Yine koyduk, oturup yıkandılar. Sonra kalkmaya davranırken yine bayıldılar. Bir müddet sonra ayıldılar. Yine:
“–İnsanlar namazı kıldı mı?” diye sordular. Biz:
“–Hayır, onlar Siz’i bekliyorlar ey Allah’ın Rasûlü!” dedik.

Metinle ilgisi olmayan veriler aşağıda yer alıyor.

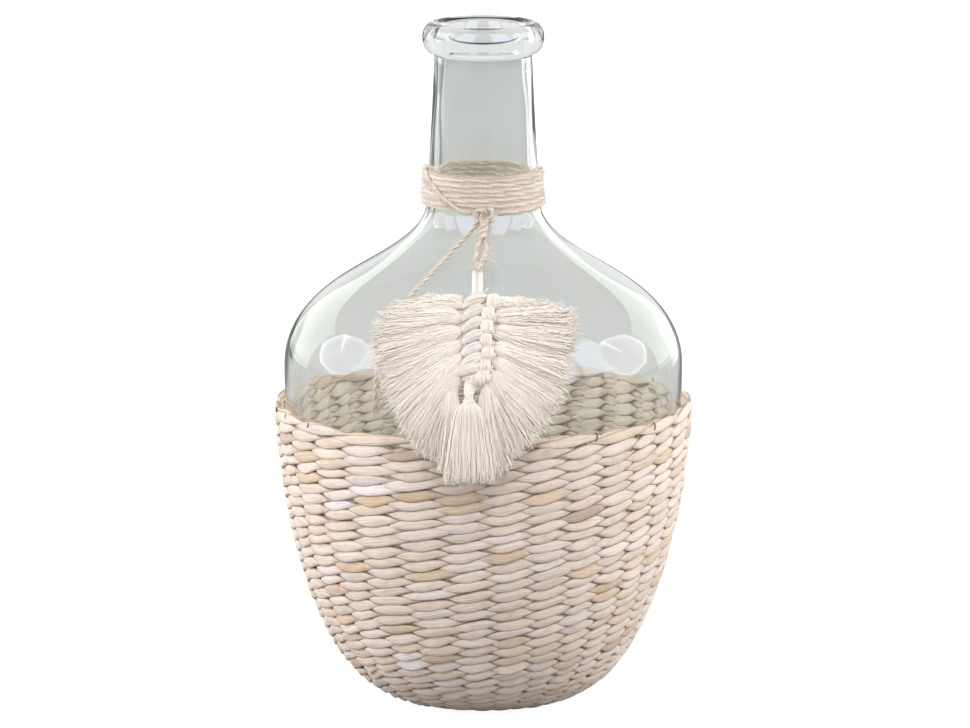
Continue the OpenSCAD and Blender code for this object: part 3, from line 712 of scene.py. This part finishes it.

O sırada insanlar Mescid’de toplanmışlar, Yatsı Namazı için Nebiyy-i Ekrem (s.a.v) Efendimiz’i bekliyorlardı. Nebî (s.a.v), insanlara namaz kıldırması için Hz. Ebû Bekir’e haber gönderdiler. Elçi Ebû Bekir’e gidip:
“–Rasûlullah Efendimiz (s.a.v) insanlara namaz kıldırmanı emrediyorlar!” dedi. Ebû Bekir (r.a) yufka yürekli bir zât idi. Hz. Ömer’e:
“–Ey Ömer, insanlara sen namaz kıldır!” dedi. Ömer (r.a):
“–Buna sen daha lâyıksın!” dedi.
O günlerde namazları Ebû Bekir (r.a) kıldırdı. Nebiyy-i Ekrem Efendimiz (s.a.v) bir ara kendilerinde hafiflik hissettiler. Hz. Abbâs (r.a) ile diğer bir zâtın arasında Öğle Namazı için Mescid’e çıktılar. Ebû Bekir (r.a) o esnâda insanlara namaz kıldırıyordu. Ebû Bekir (r.a), Efendimiz’i görünce geri çekilmeye başladı. Nebî (s.a.v): “Geriye çekilme!” diye ona işaret ettiler ve:
“–Beni onun yanına oturtunuz!” buyurdular. Onlar da kendisini Ebû Bekir’in yanına oturttular».”
Râvî dedi ki:
“Ebû Bekir (r.a), ayakta Nebiyy-i Ekrem Efendimiz’e uyarak, insanlar da Hz. Ebû Bekir’e uyarak namaz kılıyorlardı. Nebiyy-i Ekrem Efendimiz (s.a.v) ise oturdukları yerde namaz kılıyorlardı.” (Buhârî, Ezân, 51)
***
Mü’minlerin Annesi Âişe (r.a) şöyle demiştir:
“Rasûlullah Efendimiz (s.a.v) hasta iken bir keresinde evlerinde namaz kıldırmışlardı. Kendileri oturdukları yerde namaza durdular. Arkalarında bir topluluk da ayakta namaza başladılar. Nebiyy-i Ekrem Efendimiz (s.a.v) onlara: «Oturun!” diye işaret ettiler. Namaz bitince şöyle buyurdular:
«–İmâm, ancak kendisine uyulmak için imam yapılmıştır. O rükû edince siz de rükûya varın, o başını kaldırınca siz de kaldırın! O oturarak namaz kılarsa, siz de oturarak namaz kılın!».” (Buhârî, Ezân, 51)
Şerh:
Bazı âlimler, ayakta olanın, oturanın arkasında namaz kılmasını câiz görmüşlerdir. Allah Rasûlü (s.a.v) Efendimiz, ikinci hadiste anlatıldığı üzere daha evvel attan düşmüşler, bu sebeple bir müddet oturarak namaz kılmışlar, arkalarında ayakta kılanlara da “Oturun!” diye işaret etmişlerdi. İlk rivâyette anlatılan namazda ise kendileri oturmuşlar, cemaat ayakta kılmış, onlara “Oturun!” diye emretmemişlerdir. Bu namaz, Allah Rasûlü (s.a.v) Efendimiz’in imâm oldukları son namazdır. Hüküm verirken Nebiyy-i Ekrem Efendimiz’in hep en son ameli dikkate alınır. Bundan dolayı amelin, ilk rivâyet üzere olması gerekir.
Namazın bütün fiillerinde imama uymak vaciptir. Hiçbir hareketi ondan evvel yapmamak gerekir.